## THE REQUEST:
The lines to return are those from the one containing "mesh.to_mesh(data)" down to the one containing "in imported if", inclusive; return them exactly and nothing else.

## THE INPUT:
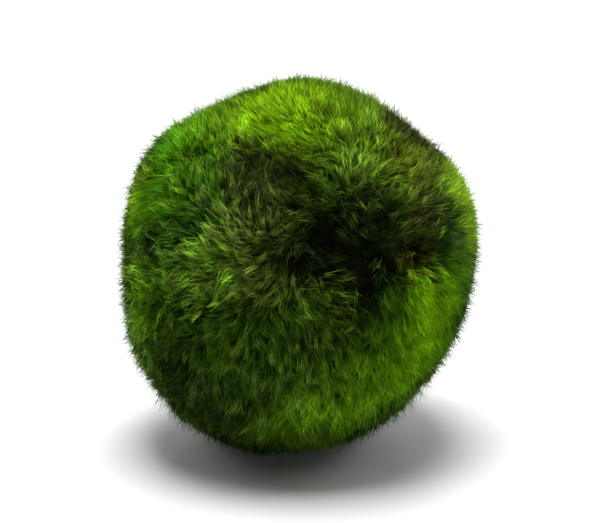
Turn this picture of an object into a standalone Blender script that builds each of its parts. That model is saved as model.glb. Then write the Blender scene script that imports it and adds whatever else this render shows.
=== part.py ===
"""Marimo moss ball: one ball of matted green algae, at rest on the small flat that its weight presses into it.

Metres, +Z up, +X to the right, and -Y faces the viewer. The origin is on the surface that the ball rests on,
under the middle of its outline. A marimo grows as one piece, so it is one solid. The solid reaches the tips
of the pile, because single filaments are far too fine to be solids of their own.
"""

from math import cos, exp, radians, sin

import bmesh
import bpy
from mathutils import Vector, noise

MM = 0.001

# The ball as it would grow with nothing pressing on it.
FREE_RADIUS = 21.5 * MM

# The outline is the one that the ball shows from the front and this far above.
VIEW_TILT = radians(18.0)


def on_outline(angle):
    """Which way the outline faces at an angle in degrees, from the right side round over the crown."""
    turn = radians(angle)
    return Vector((cos(turn), sin(turn) * sin(VIEW_TILT), sin(turn) * cos(VIEW_TILT)))


# Where it has grown fuller, and where its neighbours have pressed it in: which way each place faces, how wide
# it spreads in degrees, and how far the surface stands out in millimetres, or with a minus, in.
SWELLS_AND_DENTS = {
    "right_shoulder": (on_outline(30), 15, 1.0),
    "upper_right_dent": (on_outline(55), 15, -1.0),
    "crown": (on_outline(85), 20, 1.25),
    "crown_dent": (on_outline(115), 15, -0.75),
    "left_shoulder": (on_outline(140), 20, 1.75),
    "left_dent": (on_outline(175), 20, -0.75),
    "lower_left": (on_outline(230), 25, 1.25),
    "lower_right_dent": (on_outline(320), 30, -1.0),
    "right_dent": (on_outline(350), 30, -1.0),
    "front_dent": (Vector((0.1, -1.0, 0.1)), 35, -0.5),
    "back_swell": (Vector((0.5, 0.8, -0.3)), 20, 0.75),
    "back_dent": (Vector((-0.3, 0.9, 0.3)), 30, -0.5),
}

# The foot is cut this far below the ball's middle, and corners this close to the cut are drawn onto it.
FOOT_DEPTH = 20.6 * MM
FOOT_SNAP = 0.3 * MM

# Low mounds where the pile stands in clumps: their spacing and how far they rise or sink.
MOUND_SPACING = 9.0 * MM
MOUND_HEIGHT = 0.35 * MM
TUFT_SPACING = 4.0 * MM
TUFT_HEIGHT = 0.16 * MM

ROUNDS_OF_SPLITTING = 5  # of the icosahedron's faces: 5 rounds give facets about 2 mm wide

MOSS_COLOUR = (0.095, 0.190, 0.010, 1.0)
MOSS_ROUGHNESS = 0.95


def clear_scene():
    """Removes whatever the scene starts with."""
    for obj in list(bpy.data.objects):
        bpy.data.objects.remove(obj, do_unlink=True)


def grown_radius(direction):
    """Distance from the ball's middle to its surface: a sphere with soft swells and dents."""
    radius = FREE_RADIUS
    for facing, spread, height in SWELLS_AND_DENTS.values():
        away = 1.0 - direction.dot(facing.normalized())
        radius += height * MM * exp(-away / radians(spread) ** 2)
    return radius


def pile_relief(point):
    """How far the pile stands above or below the smooth ball at a point."""
    mounds = MOUND_HEIGHT * noise.noise(point / MOUND_SPACING)
    tufts = TUFT_HEIGHT * noise.noise(point / TUFT_SPACING)
    return mounds + tufts


def surface_point(direction):
    """The ball's surface in one direction from its middle."""
    smooth = direction * grown_radius(direction)
    return smooth + direction * pile_relief(smooth)


def cut_foot(mesh):
    """Cuts the ball off flat where it rests, and closes the cut with one face."""
    whole = mesh.verts[:] + mesh.edges[:] + mesh.faces[:]
    cut = bmesh.ops.bisect_plane(
        mesh,
        geom=whole,
        dist=FOOT_SNAP,
        plane_co=(0.0, 0.0, -FOOT_DEPTH),
        plane_no=(0.0, 0.0, -1.0),
        use_snap_center=True,
        clear_outer=True,
    )
    rim = [item for item in cut["geom_cut"] if isinstance(item, bmesh.types.BMEdge)]
    bmesh.ops.contextual_create(mesh, geom=rim)


def set_on_origin(mesh):
    """Moves the ball so that its foot is at height 0 and its outline is centred over the origin."""
    corners = [vert.co for vert in mesh.verts]
    middle_x = (min(c.x for c in corners) + max(c.x for c in corners)) / 2
    middle_y = (min(c.y for c in corners) + max(c.y for c in corners)) / 2
    bmesh.ops.translate(mesh, verts=mesh.verts, vec=(-middle_x, -middle_y, FOOT_DEPTH))


def moss_material():
    """Dull, matt green of a mat of fine filaments."""
    material = bpy.data.materials.new("moss")
    material.use_nodes = True
    shader = material.node_tree.nodes["Principled BSDF"]
    shader.inputs["Base Color"].default_value = MOSS_COLOUR
    shader.inputs["Roughness"].default_value = MOSS_ROUGHNESS
    shader.inputs["Metallic"].default_value = 0.0
    return material


def make_moss_ball():
    """The whole marimo, as one closed solid."""
    mesh = bmesh.new()
    bmesh.ops.create_icosphere(mesh, subdivisions=ROUNDS_OF_SPLITTING, radius=1.0)
    for vert in mesh.verts:
        vert.co = surface_point(vert.co.normalized())
    cut_foot(mesh)
    set_on_origin(mesh)
    bmesh.ops.recalc_face_normals(mesh, faces=mesh.faces)
    data = bpy.data.meshes.new("moss_ball")
    mesh.to_mesh(data)
    mesh.free()
    data.shade_smooth()
    data.materials.append(moss_material())
    ball = bpy.data.objects.new("moss_ball", data)
    bpy.context.scene.collection.objects.link(ball)
    return ball


clear_scene()
make_moss_ball()
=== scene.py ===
"""The looks of the marimo moss ball: a dark matted core, and a combed pile of fine filaments all over it.

Lengths are in metres unless a name or a comment says millimetres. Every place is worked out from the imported
solid, whose surface is where the filaments' tips reach. Features of the ball are placed as they are seen from
the front, by seen(right, up), in shares of the ball's radius.
"""

from math import ceil, cos, pi, radians, sin, sqrt

import bmesh
import bpy
import numpy as np
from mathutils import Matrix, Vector, noise
from mathutils.bvhtree import BVHTree


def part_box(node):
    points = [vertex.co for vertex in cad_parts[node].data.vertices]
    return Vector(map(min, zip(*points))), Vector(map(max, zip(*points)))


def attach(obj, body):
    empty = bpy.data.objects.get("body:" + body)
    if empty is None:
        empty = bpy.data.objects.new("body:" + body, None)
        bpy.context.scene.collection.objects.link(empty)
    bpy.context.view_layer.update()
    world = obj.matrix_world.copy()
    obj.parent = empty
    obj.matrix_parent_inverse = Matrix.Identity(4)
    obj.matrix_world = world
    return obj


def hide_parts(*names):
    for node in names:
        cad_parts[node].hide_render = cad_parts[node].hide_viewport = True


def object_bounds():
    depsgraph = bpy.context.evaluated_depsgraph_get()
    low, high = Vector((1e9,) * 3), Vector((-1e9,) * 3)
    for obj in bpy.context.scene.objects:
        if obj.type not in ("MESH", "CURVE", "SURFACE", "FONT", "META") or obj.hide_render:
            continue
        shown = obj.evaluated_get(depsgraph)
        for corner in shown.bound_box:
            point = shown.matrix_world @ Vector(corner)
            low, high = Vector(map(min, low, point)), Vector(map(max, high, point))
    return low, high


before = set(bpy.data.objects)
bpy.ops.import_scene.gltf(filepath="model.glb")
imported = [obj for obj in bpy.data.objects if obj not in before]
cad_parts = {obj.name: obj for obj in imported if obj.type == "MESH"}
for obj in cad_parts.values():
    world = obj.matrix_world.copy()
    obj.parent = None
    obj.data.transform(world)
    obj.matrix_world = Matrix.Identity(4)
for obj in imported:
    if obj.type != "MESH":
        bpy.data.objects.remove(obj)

MM = 0.001
SOLID = "moss_ball"
CAD_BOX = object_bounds()
TYPICAL_RADIUS = sum(CAD_BOX[1] - CAD_BOX[0]) / 6

# The camera: in front of the ball, looking a little down on it.
CAMERA_ELEVATION = radians(18.0)
CAMERA_DISTANCE = 0.6
BALL_SHARE = 0.70  # of the frame's height
FRAME_WIDTH = 600
FRAME_HEIGHT = 523
SENSOR_WIDTH = 36.0  # millimetres, as Blender has it

# The mat under the pile.
CORE_DEPTH = 1.9 * MM
CORE_SPLITS = 6
CORE_LUMP_SPACING = 2.2 * MM
CORE_LUMP_HEIGHT = 0.45 * MM
CORE_LOWEST = 0.3 * MM  # above the table

# The pile. Filaments stand in tufts, which lean the way the ball has been stroked. Each filament is a thin
# three-sided spindle: a point at its root, a ring where it bends over, and a point at its tip.
TUFTS = 18500
FILAMENTS_PER_TUFT = 8.6
PILE_DEPTH = 2.0 * MM
LEAN_REACH = 1.7 * MM
TUFT_ROOT_SPREAD = 0.33 * MM
TUFT_TIP_SPREAD = 0.17 * MM
TIP_LIFT = 0.3 * MM  # the proudest tips, strays apart, stand this far out of the solid
TIP_SINK = 0.42 * MM
CLUMP_SPACING = 3.6 * MM
CLUMP_SINK = 0.30 * MM
THICKNESS = 0.095 * MM
THICKNESS_VARIES = (0.7, 1.25)
BEND = 0.46  # where along a filament its ring lies
SIDES = 3
LOWEST = 0.02 * MM  # above the table
PILE_SEED = 7

# How the filaments of one tuft differ from each other.
FILAMENT_REACH = (0.8, 1.12)
BOW = 0.16 * MM
RAGGED_TIPS = 0.10 * MM

# How a filament curves: it gains height early and distance late.
ONWARD_POWER = 1.35
RISE_POWER = 1.7

# Strays leave their tuft, stand up and are thin.
STRAY_SHARE = 0.16
STRAY_RISE = 1.3 * MM
STRAY_SPREAD = 0.7 * MM
STRAY_REACH = 0.8
STRAY_THICKNESS = 0.6

# Filaments of one tuft come in this many shades, the last of them for strays. A shade is a number from 0,
# dark, to 1, pale, and these limit it.
SHADES_IN_TUFT = 4
STRAY_SHADE_LEAST = 0.8
STRAY_SHADE_RANGE = 0.2
OTHER_SHADE_MOST = 0.93

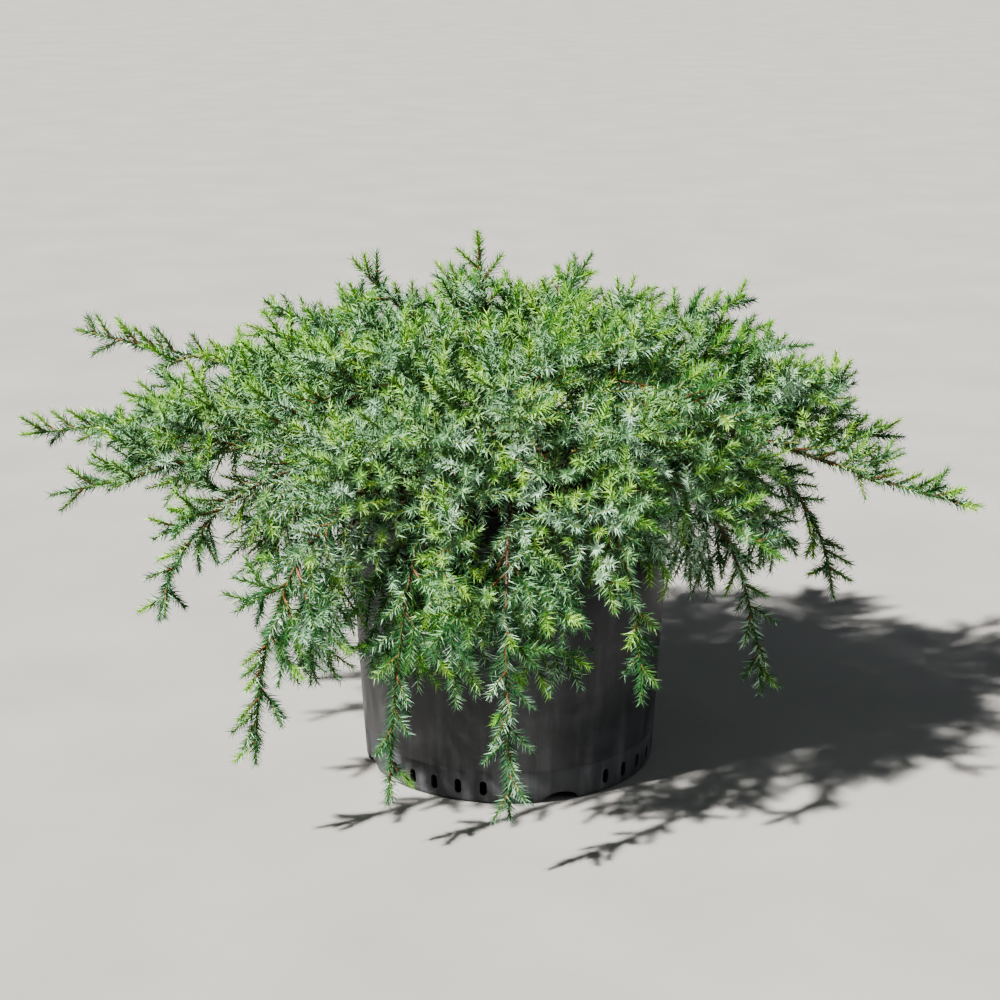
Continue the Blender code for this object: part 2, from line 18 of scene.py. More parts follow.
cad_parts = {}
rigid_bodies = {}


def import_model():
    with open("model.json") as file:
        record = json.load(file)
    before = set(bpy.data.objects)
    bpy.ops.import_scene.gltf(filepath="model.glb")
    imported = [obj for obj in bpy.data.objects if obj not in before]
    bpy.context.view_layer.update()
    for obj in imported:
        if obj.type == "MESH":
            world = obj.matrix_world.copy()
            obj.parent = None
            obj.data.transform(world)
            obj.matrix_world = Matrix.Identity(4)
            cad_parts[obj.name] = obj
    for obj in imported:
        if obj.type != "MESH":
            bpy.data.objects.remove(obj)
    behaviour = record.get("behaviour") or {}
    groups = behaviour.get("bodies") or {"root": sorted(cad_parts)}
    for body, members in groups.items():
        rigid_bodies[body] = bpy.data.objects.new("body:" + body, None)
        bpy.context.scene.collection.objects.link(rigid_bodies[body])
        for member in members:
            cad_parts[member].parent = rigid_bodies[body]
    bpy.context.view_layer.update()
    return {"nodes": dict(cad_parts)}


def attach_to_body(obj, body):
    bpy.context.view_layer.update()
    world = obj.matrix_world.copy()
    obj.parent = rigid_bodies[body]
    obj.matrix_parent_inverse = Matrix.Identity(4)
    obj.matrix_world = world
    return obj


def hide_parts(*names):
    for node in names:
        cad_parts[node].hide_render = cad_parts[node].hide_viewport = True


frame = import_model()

# Pot
POT_HEIGHT = 0.240
FOOT_RADIUS = 0.1175
WALL_TOP_RADIUS = 0.1290
WALL_TOP = 0.208
BAND_RADIUS = 0.1340
BAND_BOTTOM = 0.213
LIP_RADIUS = 0.1375
LIP_HEIGHT = 0.006
LIP_ROUND = 0.0014
FOOT_ROUND = 0.004
WALL = 0.0022
POT_SIDES = 180
RING_HEIGHTS = (0.0270, 0.1985)
RING_DEPTH = 0.0005
RING_HALF = 0.0012

# Drain openings round the foot
NOTCH_AZIMUTHS = (-70, 20, 110, 200)
NOTCH_WIDTH = 0.030
NOTCH_RISE = 0.008
NOTCH_DEPTH = 0.024
SLOT_OFFSETS = (20, 30, 40, 50, 60, 70)
SLOT_WIDTH = 0.0055
SLOT_HEIGHT = 0.012
SLOT_DEPTH = 0.016
SLOT_MIDDLE = 0.013

# Soil
SOIL_EDGE = 0.2165
SOIL_TOP = 0.2200
SOIL_CROWN_RADIUS = 0.045
SOIL_STEP_HEIGHT = 0.023
SOIL_STEP_RADIUS = 0.092
SOIL_RINGS = 46
SOIL_SIDES = 120
SOIL_RELIEF = 0.0024
CHIP_SIZE = 0.0052
CHIP_DENSITY = 21000
GAP = 0.0003

# Trunk: (height over the soil, lean in x, lean in y, radius), from the flare to the fork
TRUNK = (
    (0.000, 0.000, 0.000, 0.0230),
    (0.006, 0.000, 0.000, 0.0175),
    (0.016, -0.001, 0.000, 0.0150),
    (0.036, -0.004, 0.001, 0.0135),
    (0.056, -0.007, 0.002, 0.0120),
    (0.074, -0.010, 0.003, 0.0100),
    (0.088, -0.013, 0.004, 0.0070),
)

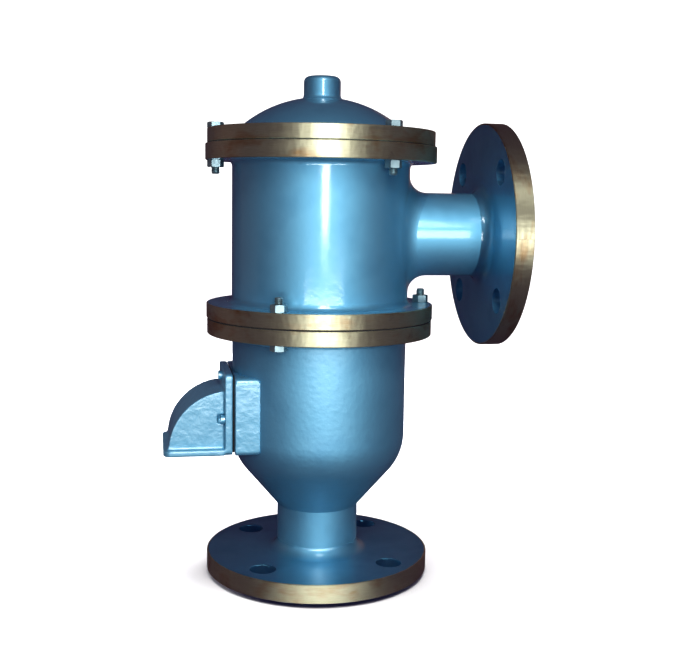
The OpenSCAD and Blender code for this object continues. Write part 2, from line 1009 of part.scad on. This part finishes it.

## RESPONSE FOR THIS EXERCISE:
    mesh.to_mesh(data)
    mesh.free()
    data.shade_smooth()
    data.materials.append(moss_material())
    ball = bpy.data.objects.new("moss_ball", data)
    bpy.context.scene.collection.objects.link(ball)
    return ball


clear_scene()
make_moss_ball()
=== scene.py ===
"""The looks of the marimo moss ball: a dark matted core, and a combed pile of fine filaments all over it.

Lengths are in metres unless a name or a comment says millimetres. Every place is worked out from the imported
solid, whose surface is where the filaments' tips reach. Features of the ball are placed as they are seen from
the front, by seen(right, up), in shares of the ball's radius.
"""

from math import ceil, cos, pi, radians, sin, sqrt

import bmesh
import bpy
import numpy as np
from mathutils import Matrix, Vector, noise
from mathutils.bvhtree import BVHTree


def part_box(node):
    points = [vertex.co for vertex in cad_parts[node].data.vertices]
    return Vector(map(min, zip(*points))), Vector(map(max, zip(*points)))


def attach(obj, body):
    empty = bpy.data.objects.get("body:" + body)
    if empty is None:
        empty = bpy.data.objects.new("body:" + body, None)
        bpy.context.scene.collection.objects.link(empty)
    bpy.context.view_layer.update()
    world = obj.matrix_world.copy()
    obj.parent = empty
    obj.matrix_parent_inverse = Matrix.Identity(4)
    obj.matrix_world = world
    return obj


def hide_parts(*names):
    for node in names:
        cad_parts[node].hide_render = cad_parts[node].hide_viewport = True


def object_bounds():
    depsgraph = bpy.context.evaluated_depsgraph_get()
    low, high = Vector((1e9,) * 3), Vector((-1e9,) * 3)
    for obj in bpy.context.scene.objects:
        if obj.type not in ("MESH", "CURVE", "SURFACE", "FONT", "META") or obj.hide_render:
            continue
        shown = obj.evaluated_get(depsgraph)
        for corner in shown.bound_box:
            point = shown.matrix_world @ Vector(corner)
            low, high = Vector(map(min, low, point)), Vector(map(max, high, point))
    return low, high


before = set(bpy.data.objects)
bpy.ops.import_scene.gltf(filepath="model.glb")
imported = [obj for obj in bpy.data.objects if obj not in before]
cad_parts = {obj.name: obj for obj in imported if obj.type == "MESH"}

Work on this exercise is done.